PROBLEM TO WORK ON
Skip every picture and transcribe the remaining material exactly.

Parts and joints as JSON
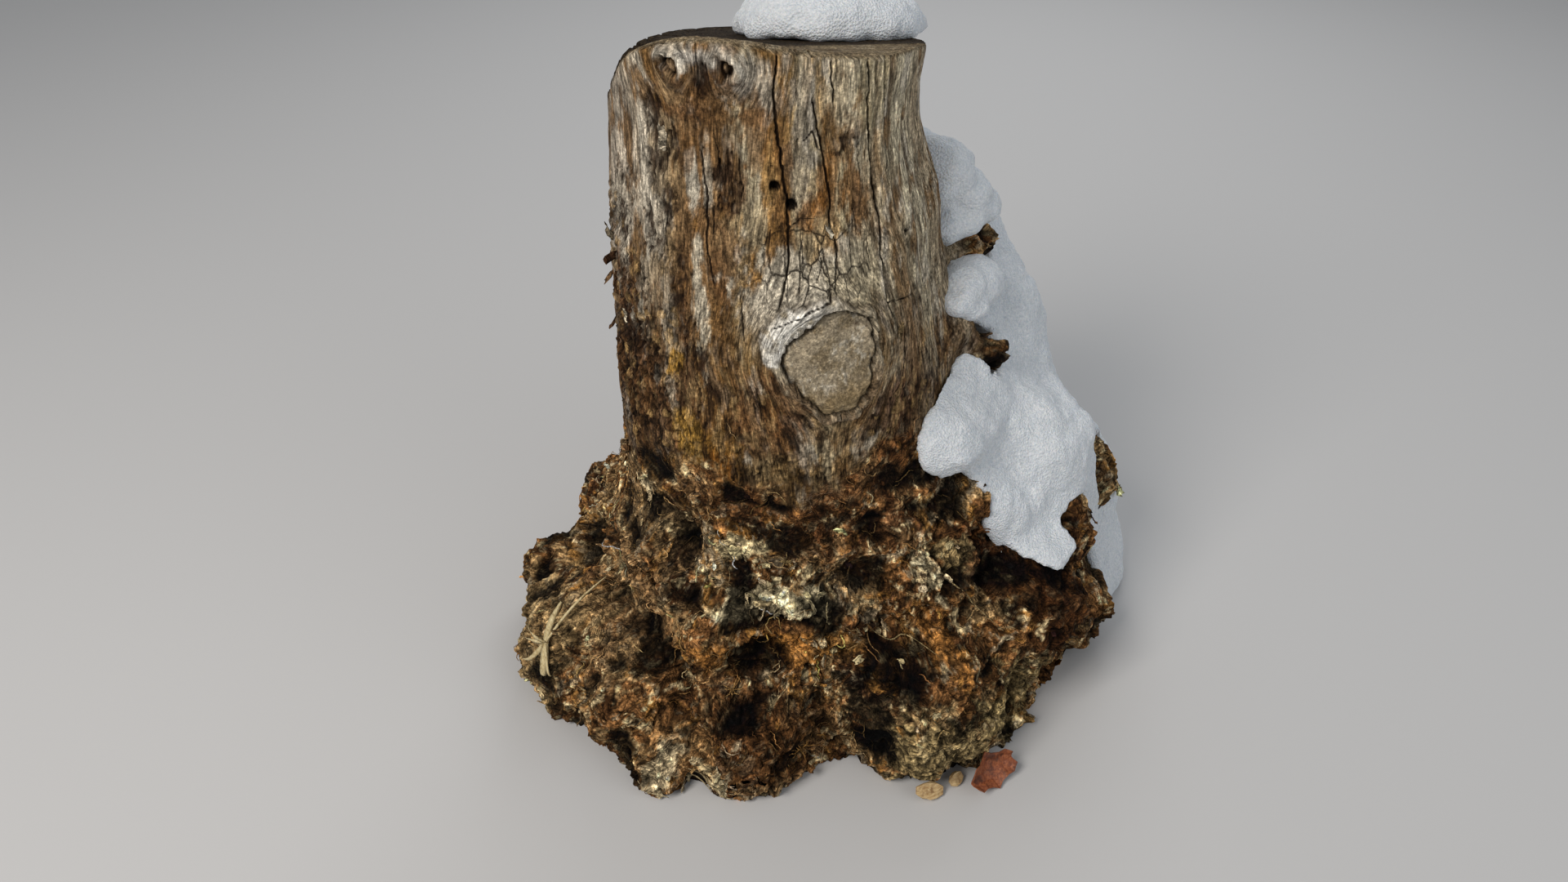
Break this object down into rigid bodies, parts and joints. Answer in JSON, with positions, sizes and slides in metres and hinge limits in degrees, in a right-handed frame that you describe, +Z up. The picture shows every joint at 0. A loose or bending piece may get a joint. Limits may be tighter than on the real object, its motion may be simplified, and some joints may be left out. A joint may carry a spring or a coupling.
{
  "type": "tree stump",
  "caption": "Weathered cut tree stump on a swollen, knobbly basal burl, with drying checks, a healed branch scar and settled snow on the cut and one flank.",
  "frame": {"origin": "on the flat underside, below the middle of the trunk", "axes": "+Z up along the trunk, -Y towards the side with the branch scar, +X towards the flank with the snow"},
  "size_m": [0.7418, 0.6514, 0.7314],
  "materials": {
    "weathered_wood": "rough, weathered, part rotten",
    "snow": "granular snow",
    "dry_straw": "dry, slightly glossy grass",
    "dead_leaf": "damp dead leaf",
    "split_wood": "bare split wood"
  },
  "bodies": {
    "root": {"stump_wood": "weathered_wood", "snow_cap": "snow", "snow_drift": "snow", "grass_tuft": "dry_straw", "dead_leaf": "dead_leaf", "wood_chip_1": "split_wood", "wood_chip_2": "split_wood"}
  },
  "joints": []
}
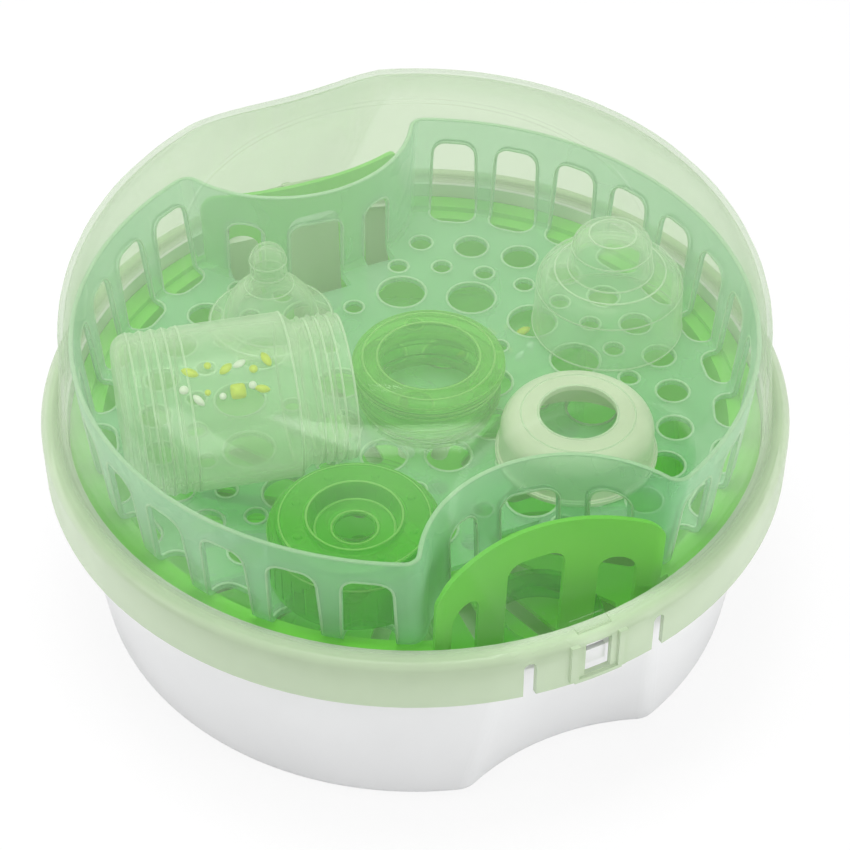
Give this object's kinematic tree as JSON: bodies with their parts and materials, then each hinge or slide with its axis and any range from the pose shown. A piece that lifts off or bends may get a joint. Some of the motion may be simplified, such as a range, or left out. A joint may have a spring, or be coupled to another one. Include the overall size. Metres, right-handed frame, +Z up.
{
  "type": "microwave steam sterilizer",
  "caption": "Round microwave steam sterilizer: white bowl, green basket, perforated slotted rack, clear clip-on lid with hand bays, and feeding pieces inside.",
  "frame": {"origin": "on the floor, under the middle of the base", "axes": "+Z up; the hand bays and clips face -Y and +Y, the -Y one being the picture's front"},
  "size_m": [0.28, 0.2824, 0.1639],
  "materials": {
    "white_plastic": "smooth moulded polypropylene",
    "green_plastic": "satin moulded polypropylene",
    "milky_plastic": "milky, half-clear polypropylene",
    "clear_plastic": "clear polypropylene, faintly green",
    "bottle_plastic": "clear polypropylene",
    "silicone": "clear soft silicone",
    "ring_green": "moulded polypropylene",
    "ring_cream": "moulded polypropylene",
    "ring_bright": "moulded polypropylene",
    "disc_green": "moulded polypropylene",
    "hood_plastic": "clear polypropylene"
  },
  "bodies": {
    "base": {"base": "white_plastic"},
    "basket": {"basket": "green_plastic", "lower_bottle_right": "bottle_plastic", "lower_bottle_front": "bottle_plastic", "lower_bottle_left": "bottle_plastic", "lower_bottle_back": "bottle_plastic", "lower_ring": "ring_green"},
    "rack": {"rack": "milky_plastic", "upper_bottle": "bottle_plastic", "teat": "silicone", "screw_ring_lower": "ring_green", "screw_ring_upper": "ring_green", "cream_ring": "ring_cream", "front_ring": "ring_bright", "sealing_disc": "disc_green", "bottle_hood": "hood_plastic"},
    "lid": {"lid": "clear_plastic"}
  },
  "joints": [
    {"name": "basket_lift", "type": "slide", "parent": "base", "child": "basket", "axis": [0, 0, 1], "range_m": [0, 0.09]},
    {"name": "rack_lift", "type": "slide", "parent": "basket", "child": "rack", "axis": [0, 0, 1], "range_m": [0, 0.05]},
    {"name": "lid_lift", "type": "slide", "parent": "rack", "child": "lid", "axis": [0, 0, 1], "range_m": [0, 0.09]}
  ]
}
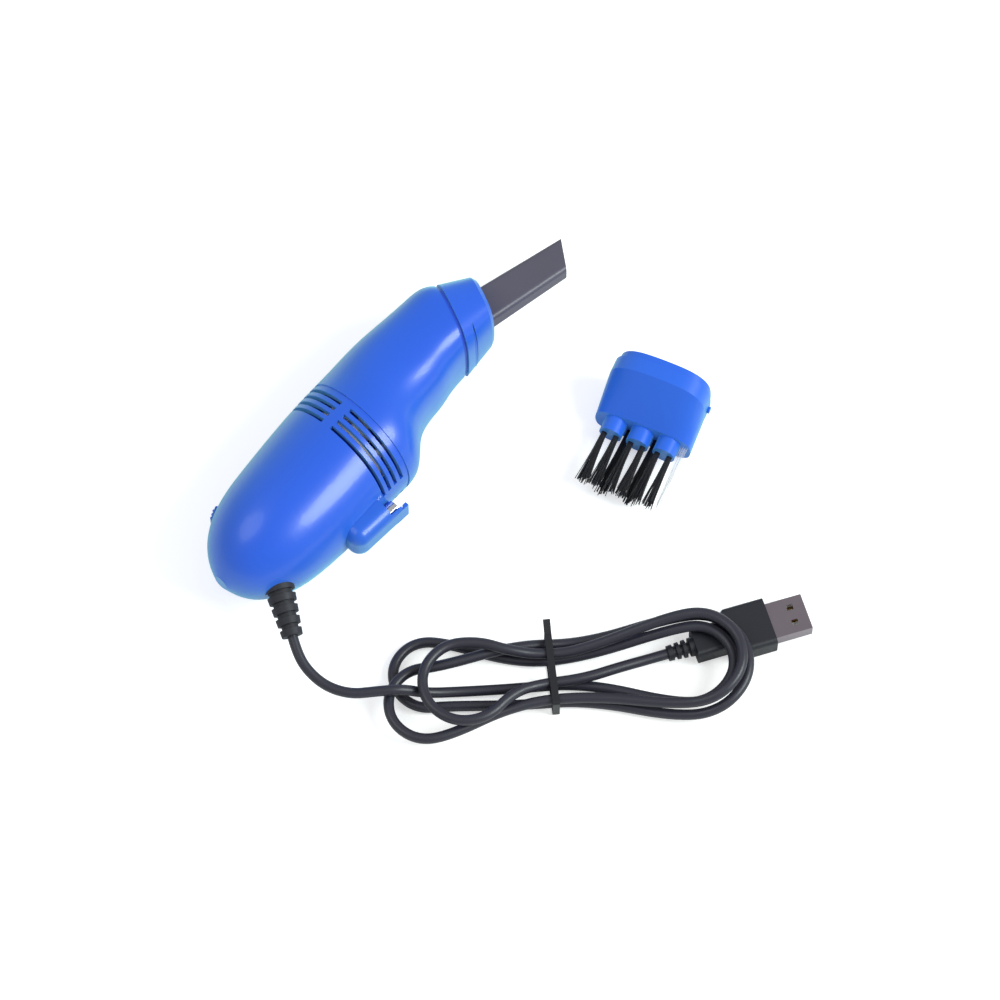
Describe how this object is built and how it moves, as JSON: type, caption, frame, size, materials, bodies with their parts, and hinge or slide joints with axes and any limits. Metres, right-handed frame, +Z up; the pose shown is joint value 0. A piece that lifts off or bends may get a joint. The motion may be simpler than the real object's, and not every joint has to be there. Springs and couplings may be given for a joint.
{
  "type": "desktop mini vacuum cleaner",
  "caption": "Small hand-held vacuum cleaner with vented casing, angled suction nozzle, belly lamp, slide switch, tied cord with plug, and a brush attachment.",
  "frame": {"origin": "on the table, under the middle of the box round the cleaner and its brush attachment, without the cord and the plug", "axes": "+X from the cleaner's tail to its nose, +Y towards its switch side, +Z up from the table on which it lies on its side"},
  "size_m": [0.1597, 0.1626, 0.0411],
  "materials": {
    "blue_casing": "satin",
    "blue_pod": "satin",
    "blue_knob": "satin",
    "blue_inner": "matt",
    "blue_brush": "satin",
    "grey_nozzle": "satin",
    "white_plastic": "matt",
    "filter_cloth": "woven",
    "motor_steel": "brushed",
    "shaft_steel": "polished",
    "screw_steel": "plated",
    "black_plastic": "matt",
    "bronze": "sintered",
    "carbon": "matt",
    "copper": "plain",
    "magnet": "matt",
    "board": "matt",
    "bright_plastic": "bright",
    "clear_plastic": "clear",
    "black_rubber": "matt",
    "cord_jacket": "satin",
    "tie_plastic": "satin",
    "plug_plastic": "matt",
    "plug_steel": "plated",
    "brass_contacts": "plated",
    "black_bristle": "satin",
    "pale_bristle": "satin"
  },
  "bodies": {
    "body": {"shell_right": "blue_casing", "shell_left": "blue_casing", "shell_screws": "screw_steel", "motor_can": "motor_steel", "motor_end_cap": "black_plastic", "motor_bush_front": "bronze", "motor_bush_rear": "bronze", "motor_carbons": "carbon", "motor_terminals": "copper", "motor_magnets": "magnet", "motor_plate": "blue_inner", "motor_screws": "screw_steel", "fan_shroud": "blue_inner", "circuit_board": "board", "switch_case": "black_plastic", "switch_pins": "copper", "lamp_housing": "blue_pod", "lamp_reflector": "bright_plastic", "lamp_led": "clear_plastic", "strain_relief": "black_rubber", "cord_lead": "cord_jacket", "cord_hank": "cord_jacket", "cord_tail": "cord_jacket", "hank_tie": "tie_plastic", "plug_grip": "plug_plastic", "plug_shell": "plug_steel", "plug_tongue": "white_plastic", "plug_contacts": "brass_contacts"},
    "switch_slider": {"switch_knob": "blue_knob"},
    "rotor": {"motor_shaft": "shaft_steel", "motor_armature": "motor_steel", "motor_commutator": "copper", "impeller": "white_plastic"},
    "nozzle_cap": {"nozzle_cap": "blue_casing"},
    "crevice_nozzle": {"crevice_nozzle": "grey_nozzle"},
    "filter": {"filter_frame": "white_plastic", "filter_mesh": "filter_cloth"},
    "brush": {"brush_head": "blue_brush", "brush_tufts_front": "black_bristle", "brush_tufts_back": "black_bristle", "brush_bristles_pale": "pale_bristle"}
  },
  "joints": [
    {"name": "switch_slide", "type": "slide", "parent": "body", "child": "switch_slider", "axis": [-0.8746, -0.4848, 0], "range_m": [0, 0.003]},
    {"name": "rotor_spin", "type": "hinge", "parent": "body", "child": "rotor", "pos_m": [-0.0238, 0.0281, 0.0205], "axis": [1, 0, 0], "continuous": true},
    {"name": "cap_pull", "type": "slide", "parent": "body", "child": "nozzle_cap", "axis": [0.9272, -0.3746, 0], "range_m": [0, 0.014]},
    {"name": "nozzle_pull", "type": "slide", "parent": "nozzle_cap", "child": "crevice_nozzle", "axis": [0.9848, -0.1736, 0], "range_m": [0, 0.006]},
    {"name": "filter_pull", "type": "slide", "parent": "body", "child": "filter", "axis": [0.9272, -0.3746, 0], "range_m": [0, 0.007]},
    {"name": "brush_lift", "type": "slide", "parent": "body", "child": "brush", "axis": [0, 0, 1], "range_m": [0, 0.04]}
  ],
  "couplings": [
    {"joint": "filter_pull", "follows": "cap_pull", "ratio": 0.5}
  ]
}
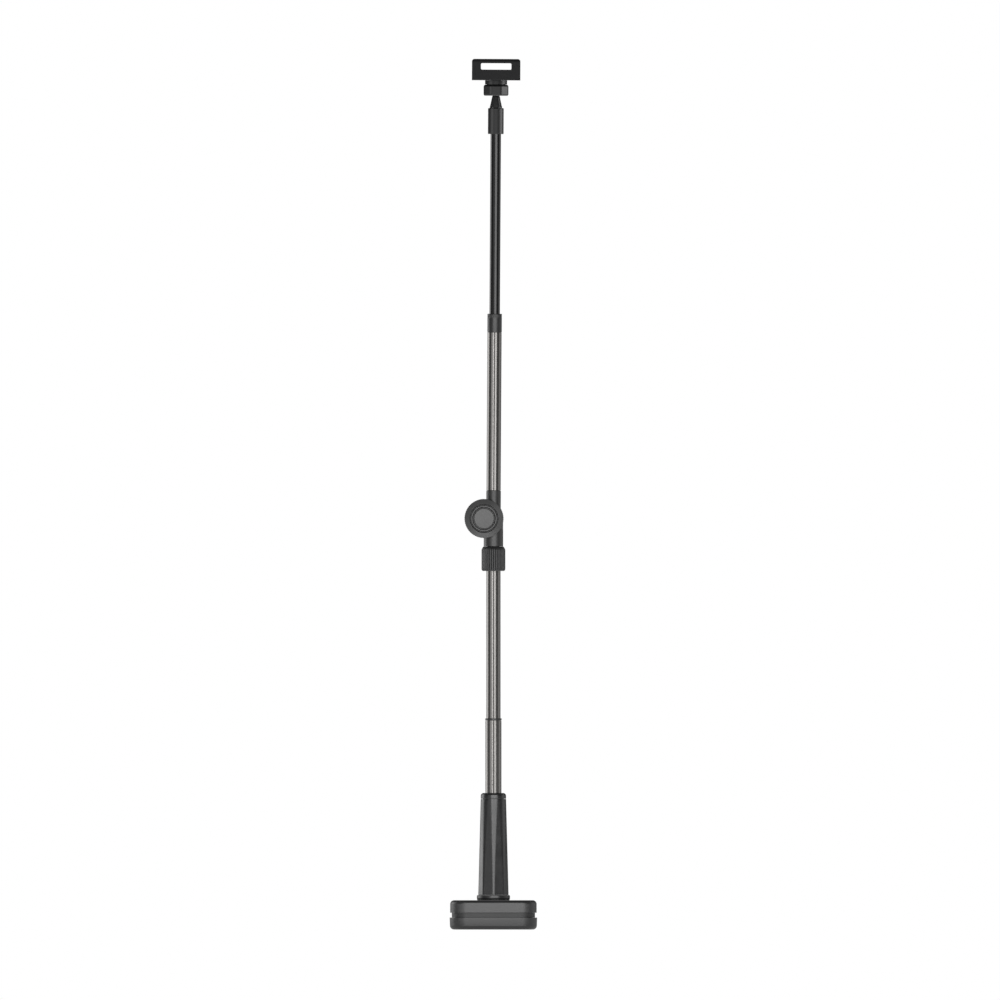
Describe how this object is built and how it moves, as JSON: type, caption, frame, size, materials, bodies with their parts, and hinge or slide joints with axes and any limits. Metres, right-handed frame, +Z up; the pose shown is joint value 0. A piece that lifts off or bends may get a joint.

TASK RESPONSE
Break this object down into rigid bodies, parts and joints. Answer in JSON, with positions, sizes and slides in metres and hinge limits in degrees, in a right-handed frame that you describe, +Z up. The picture shows every joint at 0. A loose or bending piece may get a joint. Limits may be tighter than on the real object, its motion may be simplified, and some joints may be left out. A joint may carry a spring or a coupling.
{
  "type": "tree stump",
  "caption": "Weathered cut tree stump on a swollen, knobbly basal burl, with drying checks, a healed branch scar and settled snow on the cut and one flank.",
  "frame": {"origin": "on the flat underside, below the middle of the trunk", "axes": "+Z up along the trunk, -Y towards the side with the branch scar, +X towards the flank with the snow"},
  "size_m": [0.7418, 0.6514, 0.7314],
  "materials": {
    "weathered_wood": "rough, weathered, part rotten",
    "snow": "granular snow",
    "dry_straw": "dry, slightly glossy grass",
    "dead_leaf": "damp dead leaf",
    "split_wood": "bare split wood"
  },
  "bodies": {
    "root": {"stump_wood": "weathered_wood", "snow_cap": "snow", "snow_drift": "snow", "grass_tuft": "dry_straw", "dead_leaf": "dead_leaf", "wood_chip_1": "split_wood", "wood_chip_2": "split_wood"}
  },
  "joints": []
}
Give this object's kinematic tree as JSON: bodies with their parts and materials, then each hinge or slide with its axis and any range from the pose shown. A piece that lifts off or bends may get a joint. Some of the motion may be simplified, such as a range, or left out. A joint may have a spring, or be coupled to another one. Include the overall size. Metres, right-handed frame, +Z up.
{
  "type": "microwave steam sterilizer",
  "caption": "Round microwave steam sterilizer: white bowl, green basket, perforated slotted rack, clear clip-on lid with hand bays, and feeding pieces inside.",
  "frame": {"origin": "on the floor, under the middle of the base", "axes": "+Z up; the hand bays and clips face -Y and +Y, the -Y one being the picture's front"},
  "size_m": [0.28, 0.2824, 0.1639],
  "materials": {
    "white_plastic": "smooth moulded polypropylene",
    "green_plastic": "satin moulded polypropylene",
    "milky_plastic": "milky, half-clear polypropylene",
    "clear_plastic": "clear polypropylene, faintly green",
    "bottle_plastic": "clear polypropylene",
    "silicone": "clear soft silicone",
    "ring_green": "moulded polypropylene",
    "ring_cream": "moulded polypropylene",
    "ring_bright": "moulded polypropylene",
    "disc_green": "moulded polypropylene",
    "hood_plastic": "clear polypropylene"
  },
  "bodies": {
    "base": {"base": "white_plastic"},
    "basket": {"basket": "green_plastic", "lower_bottle_right": "bottle_plastic", "lower_bottle_front": "bottle_plastic", "lower_bottle_left": "bottle_plastic", "lower_bottle_back": "bottle_plastic", "lower_ring": "ring_green"},
    "rack": {"rack": "milky_plastic", "upper_bottle": "bottle_plastic", "teat": "silicone", "screw_ring_lower": "ring_green", "screw_ring_upper": "ring_green", "cream_ring": "ring_cream", "front_ring": "ring_bright", "sealing_disc": "disc_green", "bottle_hood": "hood_plastic"},
    "lid": {"lid": "clear_plastic"}
  },
  "joints": [
    {"name": "basket_lift", "type": "slide", "parent": "base", "child": "basket", "axis": [0, 0, 1], "range_m": [0, 0.09]},
    {"name": "rack_lift", "type": "slide", "parent": "basket", "child": "rack", "axis": [0, 0, 1], "range_m": [0, 0.05]},
    {"name": "lid_lift", "type": "slide", "parent": "rack", "child": "lid", "axis": [0, 0, 1], "range_m": [0, 0.09]}
  ]
}
Describe how this object is built and how it moves, as JSON: type, caption, frame, size, materials, bodies with their parts, and hinge or slide joints with axes and any limits. Metres, right-handed frame, +Z up; the pose shown is joint value 0. A piece that lifts off or bends may get a joint. The motion may be simpler than the real object's, and not every joint has to be there. Springs and couplings may be given for a joint.
{
  "type": "desktop mini vacuum cleaner",
  "caption": "Small hand-held vacuum cleaner with vented casing, angled suction nozzle, belly lamp, slide switch, tied cord with plug, and a brush attachment.",
  "frame": {"origin": "on the table, under the middle of the box round the cleaner and its brush attachment, without the cord and the plug", "axes": "+X from the cleaner's tail to its nose, +Y towards its switch side, +Z up from the table on which it lies on its side"},
  "size_m": [0.1597, 0.1626, 0.0411],
  "materials": {
    "blue_casing": "satin",
    "blue_pod": "satin",
    "blue_knob": "satin",
    "blue_inner": "matt",
    "blue_brush": "satin",
    "grey_nozzle": "satin",
    "white_plastic": "matt",
    "filter_cloth": "woven",
    "motor_steel": "brushed",
    "shaft_steel": "polished",
    "screw_steel": "plated",
    "black_plastic": "matt",
    "bronze": "sintered",
    "carbon": "matt",
    "copper": "plain",
    "magnet": "matt",
    "board": "matt",
    "bright_plastic": "bright",
    "clear_plastic": "clear",
    "black_rubber": "matt",
    "cord_jacket": "satin",
    "tie_plastic": "satin",
    "plug_plastic": "matt",
    "plug_steel": "plated",
    "brass_contacts": "plated",
    "black_bristle": "satin",
    "pale_bristle": "satin"
  },
  "bodies": {
    "body": {"shell_right": "blue_casing", "shell_left": "blue_casing", "shell_screws": "screw_steel", "motor_can": "motor_steel", "motor_end_cap": "black_plastic", "motor_bush_front": "bronze", "motor_bush_rear": "bronze", "motor_carbons": "carbon", "motor_terminals": "copper", "motor_magnets": "magnet", "motor_plate": "blue_inner", "motor_screws": "screw_steel", "fan_shroud": "blue_inner", "circuit_board": "board", "switch_case": "black_plastic", "switch_pins": "copper", "lamp_housing": "blue_pod", "lamp_reflector": "bright_plastic", "lamp_led": "clear_plastic", "strain_relief": "black_rubber", "cord_lead": "cord_jacket", "cord_hank": "cord_jacket", "cord_tail": "cord_jacket", "hank_tie": "tie_plastic", "plug_grip": "plug_plastic", "plug_shell": "plug_steel", "plug_tongue": "white_plastic", "plug_contacts": "brass_contacts"},
    "switch_slider": {"switch_knob": "blue_knob"},
    "rotor": {"motor_shaft": "shaft_steel", "motor_armature": "motor_steel", "motor_commutator": "copper", "impeller": "white_plastic"},
    "nozzle_cap": {"nozzle_cap": "blue_casing"},
    "crevice_nozzle": {"crevice_nozzle": "grey_nozzle"},
    "filter": {"filter_frame": "white_plastic", "filter_mesh": "filter_cloth"},
    "brush": {"brush_head": "blue_brush", "brush_tufts_front": "black_bristle", "brush_tufts_back": "black_bristle", "brush_bristles_pale": "pale_bristle"}
  },
  "joints": [
    {"name": "switch_slide", "type": "slide", "parent": "body", "child": "switch_slider", "axis": [-0.8746, -0.4848, 0], "range_m": [0, 0.003]},
    {"name": "rotor_spin", "type": "hinge", "parent": "body", "child": "rotor", "pos_m": [-0.0238, 0.0281, 0.0205], "axis": [1, 0, 0], "continuous": true},
    {"name": "cap_pull", "type": "slide", "parent": "body", "child": "nozzle_cap", "axis": [0.9272, -0.3746, 0], "range_m": [0, 0.014]},
    {"name": "nozzle_pull", "type": "slide", "parent": "nozzle_cap", "child": "crevice_nozzle", "axis": [0.9848, -0.1736, 0], "range_m": [0, 0.006]},
    {"name": "filter_pull", "type": "slide", "parent": "body", "child": "filter", "axis": [0.9272, -0.3746, 0], "range_m": [0, 0.007]},
    {"name": "brush_lift", "type": "slide", "parent": "body", "child": "brush", "axis": [0, 0, 1], "range_m": [0, 0.04]}
  ],
  "couplings": [
    {"joint": "filter_pull", "follows": "cap_pull", "ratio": 0.5}
  ]
}
Describe how this object is built and how it moves, as JSON: type, caption, frame, size, materials, bodies with their parts, and hinge or slide joints with axes and any limits. Metres, right-handed frame, +Z up; the pose shown is joint value 0. A piece that lifts off or bends may get a joint.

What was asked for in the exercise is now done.